Developments in the U.S.-China trade dispute have been the sole driver of Gold since April 11, via their effect on the Chinese yuan and its direct impact on Gold priced in dollar terms. Put simply, the risk of higher tariffs has meant a weaker yuan and therefore lower gold prices.
For this reason, I have repeatedly stated that Gold cannot rally sustainably until the USD/CNY has finally peaked and falls. This is unlikely to occur until the trade war between the U.S. and China ends and/or the dollar peaks and drops, particular against the yuan.
Given that I strongly believe there can be no voluntary agreement between the U.S. and China on trade—China cannot accept U.S. demands, and the U.S. is not willing to back down—then one side or the other will have to be forced to agree, or the issue of the U.S.-China trade deficit is resolved by a far weaker dollar and tariffs are no longer required. In my opinion, a U.S. stock market crash followed by a Fed reversal in policy would do just that. This would cause the dollar to slide in general, including against the CNY. A peak in USD/CNY equates to a bottom in Gold. This is my primary scenario for a sustainable low in Gold and the massive rally to follow.
There are numerous potential triggers for the coming crash in the U.S. stock market. A complete breakdown in relations between both sides at the G20 summit and the imposition of 25% tariffs on all Chinese exports to the U.S. would likely lead to USD/CNY breaking the critical 7 level and the yuan undergoing another 10% devaluation. This would undoubtedly cause global turmoil, including a U.S. stock market crash, and force the Fed to reverse policy.
However, should the Fed decide to signal a reversal in policy ahead of a crash by pausing its program of rate hikes or balance sheet reduction, this could have the same effect on USD/CNY and Gold. We’re getting a glimpse of that today. Everyone is excited by this possibility, but let’s consider it objectively.
First, will the Fed pause raising rates in December? I don’t think so. The Fed has done the following time and again: The Fed Chair pays a dovish nod to global and domestic concerns, but says that the economy remains strong and that gradual rate hikes will continue. Then soon afterwards, several members of the Fed come out and focus solely on those concerns. The Wall Street Journal too. Markets get excited that the Fed may pause its monetary tightening, the dollar falls, liquidity returns to the markets, and one market in particular gets a reprieve from a potential crash scenario: the stock market. If the stock market rallies back up to near its highs, will the Fed raise rates again? Of course they will.
The S&P has been extremely weak recently with the risk of further lows to come. There are few, if any, catalysts left to drive stocks higher from a narrative perspective other than a deal with China on trade or pause in the Fed’s quantitative tightening or “QT”. So what happens next? We get tentatively positive news on the trade front, and Fed members suddenly become dovish. Hey, presto, stocks rise.
But will we get anything of substance from the G20 on November 30? Highly unlikely, in my opinion.

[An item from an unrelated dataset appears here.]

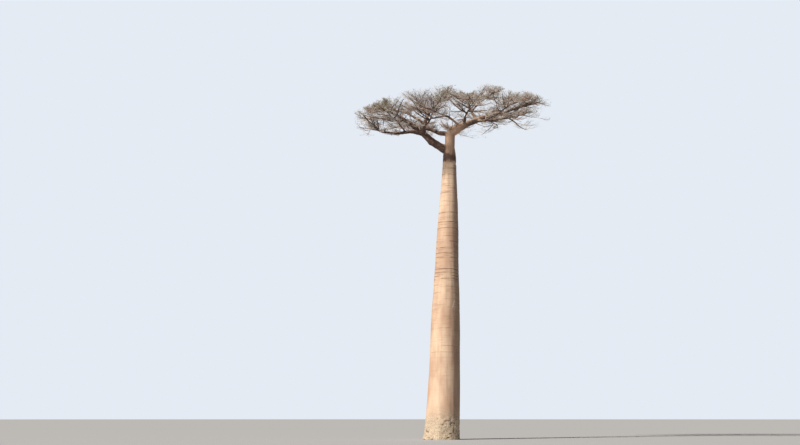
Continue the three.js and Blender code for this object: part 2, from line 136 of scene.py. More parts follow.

Will the Fed pause in December? Even more unlikely, if stocks rally from here.
The Fed will continue to raise rates until something breaks, and that something is the stock market. There will be no voluntary agreement between the U.S. and China. The trade war will only be resolved by one side or the other being forced to back down by an event such as a global market crash, including the U.S. stock market in particular. This is just my opinion, but please keep this in mind to avoid the risk of euphoria on the back of headlines designed to boost stocks, not Gold.
Gold will soar soon. I am just not convinced that we have seen the bottom yet. But I could be wrong, I hope so.